One of the ways in which Jobs to be Done theory has helped me a lot is by changing my focus from correlation* *to causality. As far as that’s possible with qualitative, often after-the-fact (of using, buying a product) research. Jobs to be Done focusses on why people chose to ‘hire’ (aka use or buy) a product or service. When interviewing you try to find out: what drove them to that particular hire? What small factors all contributed?
The job to be done includes someone’s goals, and the circumstances under which the person tries to achieve those goals. This will determine what someone ends up using.
In marketing the focus is often on correlation*: *who’s more likely to use a product? Male vs female. City vs countryside. Age. Smartphone usage.
Useful if you know your target group, and understand their reasons for buying your product. But many startups and innovation teams are not at this stage yet. They first have to build an understanding of their target group and needs.
What I’ve seen with many innovation teams though is that they take this marketing-approach to segmenting. ‘Millennials’ must be the term we’ve heard most often when discussing segments. “But that’s not a segment, that’s a demographic!”
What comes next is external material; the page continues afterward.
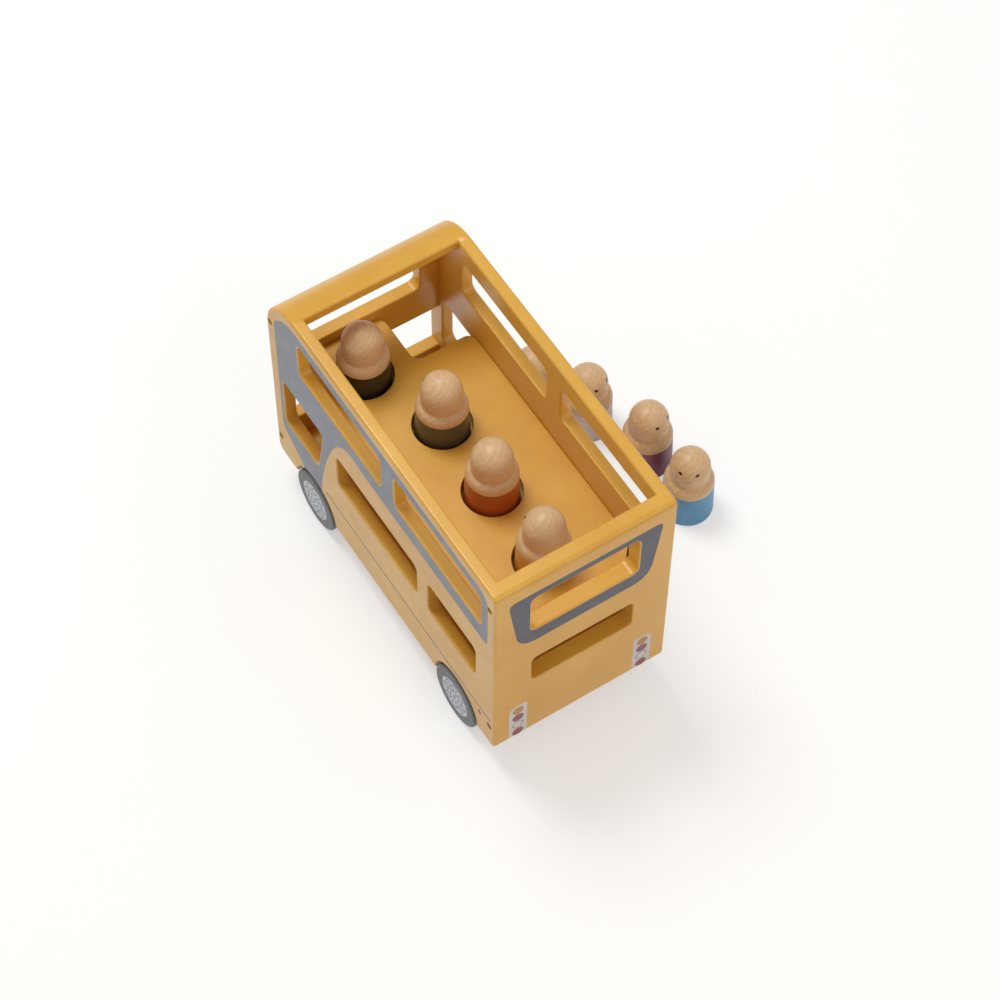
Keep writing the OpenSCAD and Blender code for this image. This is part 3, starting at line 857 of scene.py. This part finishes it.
def turnedWheel():
    # drawn flat, with its outer face up
    w = wheel
    profile = [(0, w["seat"]), (w["axle"], w["seat"]), (w["axle"], 0)]
    profile += arc((w["radius"] - w["edge"], w["edge"]), w["edge"], -90, 0, 6)
    profile += arc((w["radius"] - w["edge"], w["width"] - w["edge"]), w["edge"], 0, 90, 6)
    profile += [(0, w["width"])]
    piece = ink(turnOnLathe("wheel", profile, 96), tyreGrey)
    top = w["width"]

    def lay(middle, radius, deep, finish, sides=32, hole=0):
        shape = addRod("print", (*middle, top - deep + past), radius, 2 * past, sides=sides)
        if hole:
            cut(shape, addRod("hole", (*middle, top), hole, 8 * past, sides=sides))
        cut(piece, ink(shape, finish), ink=True)

    lay((0, 0), w["hub"], thin, hubPale, 96)
    for k in range(w["loops"]):
        angle = 2 * math.pi * k / w["loops"]
        way = Vector((math.cos(angle), math.sin(angle)))
        lay(way * w["loopAt"], w["loopRadius"], 2 * thin, hubLine, 24,
            w["loopRadius"] - w["loopLine"])
        angle += math.pi / w["loops"]
        between = Vector((math.cos(angle), math.sin(angle)))
        lay(between * w["dotAt"], w["dot"], 2 * thin, hubLine, 16)
    lay((0, 0), w["middle"], 2 * thin, hubLine, 24)
    return piece


flatWheel = turnedWheel()
wheels = {}
for name, x, side in (("frontLeftWheel", 1, 1), ("frontRightWheel", 1, -1),
                      ("rearLeftWheel", 0, 1), ("rearRightWheel", 0, -1)):
    piece = copyOf(flatWheel, name)
    turnBy(piece, side * math.pi / 2, "X")
    low = min(v.co.y for v in piece.data.vertices)
    if (low < -mm) != (side < 0):   # the outer face has to look outwards
        turnBy(piece, math.pi, "Z")
    moveTo(piece, Vector((body["archX"][x], side * wheel["inner"], 0)) * mm)
    wheels[name] = piece
bpy.data.objects.remove(flatWheel)
print("wheels turned")


peg = {"foot": 18.79, "top": 17.8, "height": 64, "shoulder": 40.2, "shoulderRound": 7,
       "head": 14.2, "stretch": 6, "neck": 2.2, "footRound": 1, "painted": 31.6,
       "eyeHeight": 55.8, "eyeApart": 27.7, "eye": (1.6, 1.15), "eyeTurn": 0.35,
       "smileHeight": 49.2, "smileDot": (0.6, 0.3), "smileStep": 2.6, "smileRise": 0.11,
       "smileTurn": 0.16, "mark": (0.22, 0.1)}   # how thick a mark is, and how deep it sits

passengers = {   # slot, paint, and the way each one faces
    "seated_passenger_1": ("charcoal_peg", (38, 32, 26), 0),
    "seated_passenger_2": ("olive_peg", (82, 78, 66), 4),
    "seated_passenger_3": ("rust_peg", (176, 84, 26), -6),
    "seated_passenger_4": ("mustard_peg", (204, 152, 66), 12),
    "standing_passenger_1": ("blue_peg", (88, 150, 196), 138),
    "standing_passenger_2": ("burgundy_peg", (132, 38, 62), 200),
    "standing_passenger_3": ("rose_peg", (222, 204, 206), 200),
    "standing_passenger_4": ("sand_peg", (202, 172, 128), 100),
}


def turnedPeg():
    p = peg
    top = p["height"] - p["head"]
    low = top - p["stretch"]
    profile = [(0, 0)]
    profile += arc((p["foot"] - p["footRound"], p["footRound"]), p["footRound"], -90, 0, 4)
    share = p["painted"] / (p["shoulder"] - p["shoulderRound"])
    profile += [(p["foot"] + (p["top"] - p["foot"]) * share, p["painted"])]
    # the shoulder slopes up to the neck, a small hollow that touches shoulder and head
    shoulder = (p["top"] - p["shoulderRound"], p["shoulder"] - p["shoulderRound"])
    reachA, reachB = p["shoulderRound"] + p["neck"], p["head"] + p["neck"]
    apart = math.hypot(shoulder[0], shoulder[1] - low)
    along = (reachB ** 2 - reachA ** 2 + apart ** 2) / (2 * apart)
    off = math.sqrt(reachB ** 2 - along ** 2)
    way = (shoulder[0] / apart, (shoulder[1] - low) / apart)
    neck = (along * way[0] - off * way[1], low + along * way[1] + off * way[0])
    fromShoulder = math.degrees(math.atan2(neck[1] - shoulder[1], neck[0] - shoulder[0]))
    fromHead = math.degrees(math.atan2(neck[1] - low, neck[0]))
    profile += arc(shoulder, p["shoulderRound"], 0, fromShoulder, 8)
    profile += arc(neck, p["neck"], fromShoulder - 180, fromHead - 180, 6)[1:-1]
    profile += arc((0, low), p["head"], fromHead, 0, 6)
    profile += arc((0, top), p["head"], 0, 90, 16)
    piece = turnOnLathe("peg", profile, 80)
    ink(piece, beech)
    return piece


def onHead(azimuth, height):
    # the point of the head's surface at a height, and the way it faces
    top = peg["height"] - peg["head"]
    centre = Vector((0, 0, min(max(height, top - peg["stretch"]), top)))
    rise = (height - centre.z) / peg["head"]
    flat = math.sqrt(max(0, 1 - rise * rise))
    way = Vector((flat * math.cos(azimuth), flat * math.sin(azimuth), rise))
    return centre + way * peg["head"], way


def faceMark(name, place, way, size, slant, finish):
    # a small lens of print on the head
    deselectAll()
    bpy.ops.mesh.primitive_uv_sphere_add(segments=20, ring_count=10, radius=mm)
    mark = nameIt(name)
    thick, sunk = peg["mark"]
    mark.scale = (size[0], size[1], thick)
    bpy.ops.object.transform_apply(location=False, rotation=False, scale=True)
    side = Vector((0, 0, 1)).cross(way).normalized()
    up = way.cross(side)
    turned = Matrix((side, up, way)).transposed()
    mark.matrix_world = (Matrix.Translation((place - way * sunk) * mm) @ turned.to_4x4()
                         @ Matrix.Rotation(slant, 4, "Z"))
    bpy.ops.object.transform_apply(location=True, rotation=True, scale=True)
    bpy.ops.object.shade_smooth()
    return ink(mark, finish)


def addFace(piece, facing):
    marks = []
    for side in (-1, 1):
        azimuth = math.radians(facing + side * peg["eyeApart"])
        place, way = onHead(azimuth, peg["eyeHeight"])
        marks.append(faceMark("eye", place, way, peg["eye"], side * peg["eyeTurn"], eyeBrown))
    for k in range(-3, 4):   # the smile is a short row of dots that run into a line
        azimuth = math.radians(facing + k * peg["smileStep"])
        place, way = onHead(azimuth, peg["smileHeight"] + peg["smileRise"] * k * k)
        marks.append(faceMark("smile", place, way, peg["smileDot"], peg["smileTurn"] * k, smileRed))
    only(piece)
    for mark in marks:
        mark.select_set(True)
    bpy.ops.object.join()


plainPeg = turnedPeg()
figures = {}
for node, (slotName, colour, facing) in passengers.items():
    figure = copyOf(plainPeg, node.title().replace("_", ""))
    paint = pegPaint(slotName.replace("_", " ") + " paint", colour)
    figure.data.materials.append(paint)
    for face in figure.data.polygons:
        if face.center.z < peg["painted"] * mm:
            face.material_index = 1
    addFace(figure, facing)
    low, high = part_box(node)
    moveTo(figure, ((low.x + high.x) / 2, (low.y + high.y) / 2, low.z))
    figures[node] = figure
bpy.data.objects.remove(plainPeg)
print("passengers turned and painted")


busPlace = Vector((0, busCorner[1].y - body["halfWidth"] * mm, busCorner[0].z))


def seat(piece, rides, slotName, *nodes):
    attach(piece, rides)
    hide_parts(*nodes)


for name, node in boardNodes.items():
    moveTo(boards[name], busPlace)
    finishShading(boards[name])
    seat(boards[name], "bus", "honey_lacquer", node)
for piece, node in ((upperDeck, "upper_deck"), (lowerDeck, "lower_deck")):
    moveTo(piece, busPlace)
    finishShading(piece)
    seat(piece, "bus", "honey_lacquer", node)
for piece, node in ((frontBlock, "front_axle_block"), (rearBlock, "rear_axle_block")):
    moveTo(piece, busPlace)
    finishShading(piece)
    seat(piece, "bus", "bare_beech", node)
for name, piece in wheels.items():
    moveTo(piece, busPlace)
    finishShading(piece)
    end = "front" if name.startswith("front") else "rear"
    flank = "left" if "Left" in name else "right"
    seat(piece, end + "_wheelset", "grey_wheel_paint", end + "_" + flank + "_wheel")
for node, figure in figures.items():
    finishShading(figure)
    seat(figure, node, passengers[node][0], node)

steel, bronze = brushedSteel(), bronzedSteel()
for node, finish in (("front_axle", steel), ("rear_axle", steel), ("left_screws", bronze),
                     ("right_screws", bronze), ("upper_deck_dowels", beech),
                     ("lower_deck_dowels", beech)):
    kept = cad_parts[node]
    kept.data.materials.clear()
    kept.data.materials.append(finish)
print("pieces placed")


studio = {
    "floor": (0.85, 0.86, 0.88), "lift": 0.3, "glow": 1.58,
    "sky": 0.47, "skySeen": 0.6, "skyTint": (1, 0.935, 0.89, 1),
    "key": (32, (1.0, 0.25, 2.5), 1.1, (0.97, 1.0, 0.94)),     # power, place, size, tint
    "fill": (9, (-2.0, -0.4, 1.4), 1.6, (1.0, 0.84, 0.7)),
    "aim": (0, 0.03, 0.1),
    "camera": ((-0.91001, 0.61943, 1.81278), (0.55573775, -0.00565974, -2.13831699)),
    "lens": 109.13, "sensor": 36,
}


def studioFloor():
    deselectAll()
    bpy.ops.mesh.primitive_plane_add(size=12, location=(0, 0, 0))
    floor = nameIt("studioFloor")
    finish = bpy.data.materials.new("studio floor")
    finish.use_nodes = True
    tree = finish.node_tree
    shader = tree.nodes["Principled BSDF"]
    shader.inputs["Roughness"].default_value = 0.9
    shader.inputs["Specular IOR Level"].default_value = 0.1
    paper = studio["floor"]
    clouds = noise(tree, objectSpace(tree), 40, 4)
    tree.links.new(blend(tree, clouds, (*paper, 1), tuple(0.99 * value for value in paper) + (1,)),
                   shader.inputs["Base Color"])
    # the camera and the reflections see the paper nearly white, and the shadow on it softened
    ray = addNode(tree, "ShaderNodeLightPath")
    glow = addNode(tree, "ShaderNodeEmission", {"Color": (1, 1, 1, 1), "Strength": studio["glow"]})
    both = addNode(tree, "ShaderNodeMixShader")
    seen = sums(tree, "MAXIMUM", ray.outputs["Is Camera Ray"], ray.outputs["Is Glossy Ray"])
    tree.links.new(sums(tree, "MULTIPLY", seen, studio["lift"]), both.inputs[0])
    tree.links.new(shader.outputs[0], both.inputs[1])
    tree.links.new(glow.outputs[0], both.inputs[2])
    tree.links.new(both.outputs[0], tree.nodes["Material Output"].inputs["Surface"])
    floor.data.materials.append(finish)


def studioSky():
    world = bpy.data.worlds.new("studio")
    bpy.context.scene.world = world
    world.use_nodes = True
    tree = world.node_tree
    back = tree.nodes["Background"]
    ray = addNode(tree, "ShaderNodeLightPath")
    # the camera sees plain white
    tree.links.new(blend(tree, ray.outputs["Is Camera Ray"], studio["skyTint"], (1, 1, 1, 1)),
                   back.inputs["Color"])
    level = spread(tree, ray.outputs["Is Glossy Ray"], studio["sky"], studio["skySeen"], 0, 1)
    tree.links.new(sums(tree, "MAXIMUM", level, ray.outputs["Is Camera Ray"]),
                   back.inputs["Strength"])


def studioLamp(name):
    power, place, size, tint = studio[name]
    deselectAll()
    bpy.ops.object.light_add(type="AREA", location=place)
    lamp = bpy.context.object
    lamp.name = name + "Light"
    lamp.data.shape = "DISK"
    lamp.data.size = size
    lamp.data.energy = power
    lamp.data.color = tint
    way = Vector(studio["aim"]) - Vector(place)
    lamp.rotation_euler = way.to_track_quat("-Z", "Y").to_euler()


def studioCamera():
    deselectAll()
    place, turn = studio["camera"]
    bpy.ops.object.camera_add(location=place, rotation=turn)
    camera = bpy.context.object
    camera.data.sensor_width = studio["sensor"]
    camera.data.lens = studio["lens"]
    camera.data.clip_start, camera.data.clip_end = 0.01, 50
    bpy.context.scene.camera = camera


studioFloor()
studioSky()
studioLamp("key")
studioLamp("fill")
studioCamera()
bpy.context.scene.view_settings.view_transform = "Standard"
print("studio set")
When starting out with a business you want to learn. You want to learn about the market you’re in and your potential buyers. To do this you’re going to do qualitative research in the form of interviews and observation, and run online experiments like landing pages. But if you’re targeting a group called ‘millennials’ you will never be able to draw conclusions from your experiments, except for “our target group was too broad”. Even if your experiment ends up being a success, you won’t know who was interested in your proposition, and why. It’s very hard to take next steps based on these kind of results.
It’s because in the group “millennials” there’s such a diversity of people. People with many many different goals, different circumstances, pains, gains. The reasons why they choose one product over another differs wildly from person to person. Even a hundred interviews would not be enough to draw good conclusions, and trust me, as a startup you won’t have the resources for that.
That’s one of the reasons why during customer development workshops we teach teams to start by segmenting narrowly, more than you’re comfortable with. “Millennials with full-time jobs” doesn’t cut it, it’s still too broad. “Millennials having a family, living in the city and working full-time jobs” neither. “Full-time working millennials living in Amsterdam, who had their first child the last year” is getting close.
So how to start segmenting then? Take the classical marketing-approach, where you segment people based on ‘classic’ demographics like age, gender, and vocation?
The key is to focus on causality. If you’re doing your explorative research focus on what made people use or buy certain products. Their goals and circumstances, in other words: their jobs to be done. Then starting basing your target group (demographics) on this*. *For example: when you are making an app to get people into investing, you might discover that having studied a certain degree like economics or finance *does *make a difference in someone’s likelihood to start investing. More so than gender or age.
You can start broad, observe some patterns, and zoom in from there. One of the great benefits from using jobs to be done is that you focus on the real causes of hiring decisions, by focussing on just goals, and how someone’s circumstances influence how that person is trying to reach her goals. In that sense it’s an abstract approach, but that doesn’t mean you cannot connect it to a persona with demographics and characteristics. Just make sure your persona is grounded in characteristics that actually make her more likely to use your product, not what you’d expect a persona to look like.